Aux premiers hangars de banlieue, mon voisin de droite avait enfin fini par caser son sac démesuré sous son siège. Il me fixait, décidément très présent. Un café au wagon bar, ça vous dit ? Des gouttes de sueur perlaient sur son front, dont une qui s’est mise à dévaler sa tempe. Oui, j’ai dit. 

(Texte écrit pour l'atelier d'écriture de La Cordée Annecy)

univers parallèle

A priori, je n’en connais aucun : parallèle, ça veut dire que la trajectoire de cet autre univers ne croise jamais la mienne. Deux lignes droites qui se côtoient, peut-être infiniment proches, mais vouées à ne jamais se toucher. Des existences parallèles, il y en a plein. Mais des univers ? Un univers parallèle peut-il se manifester et venir toquer à notre porte, sans risquer que l’on s’y engouffre et que tout finisse par se mélanger dans un phénoménal déséquilibre ? Tout ça devient carrément métaphysique et me donne mal au cœur. 

Ce que je sais, c’est que la mère de mon grand-père allemand a su précisément quand son fils est mort au combat. Et on peut dire qu’il ne l'avait pas prévenu. Je vous explique. Le grand frère de mon grand-père, donc mon grand-oncle, n’a pas eu la chance de mon grand-père, il n’a pas survécu à la guerre qu’on lui imposait. Le jour de sa mort, sa mère, mon arrière-grand-mère donc, était au champ. Je l’imagine avec une fourche ou une faux à la main. Il paraît qu’elle s’est brusquement relevée, épouvantée, parce qu’elle avait distinctement entendu la voix de son fils aîné raisonner dans sa tête : “Mutter ! “ Comme s’il était à ses côtés, alors qu’il était à des centaines de kilomètres, quelque part en Champagne française. Deux semaines plus tard, la Feldpost a confirmé le jour et l’heure à laquelle Franz avait été touché. Concordance des temps entre univers parallèles.

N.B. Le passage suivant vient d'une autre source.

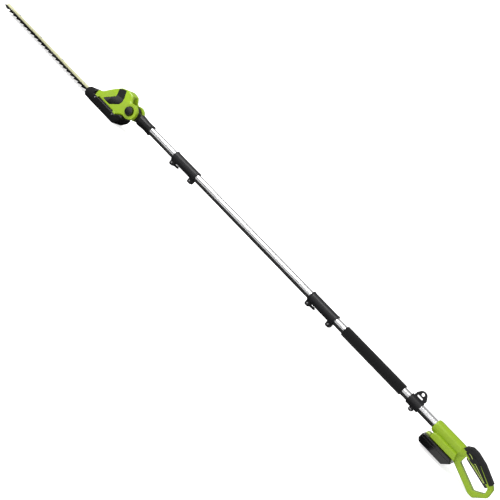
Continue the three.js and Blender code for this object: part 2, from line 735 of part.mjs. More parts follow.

Depuis, je crois qu’il existe une fréquence spéciale qui nous permet parfois, en quelques rares circonstances, de nous brancher sur d’autres univers que le nôtre, sur des univers qui ne sont pas régis par les mêmes lois. Où une mère et son fils sont proches en étant loins, où la mort n’est qu’un changement d’état anecdotique, comme on passe de l’eau à la vapeur. Il ne faut pas avoir peur d’être sensible pour frôler ces univers à fleur de peau.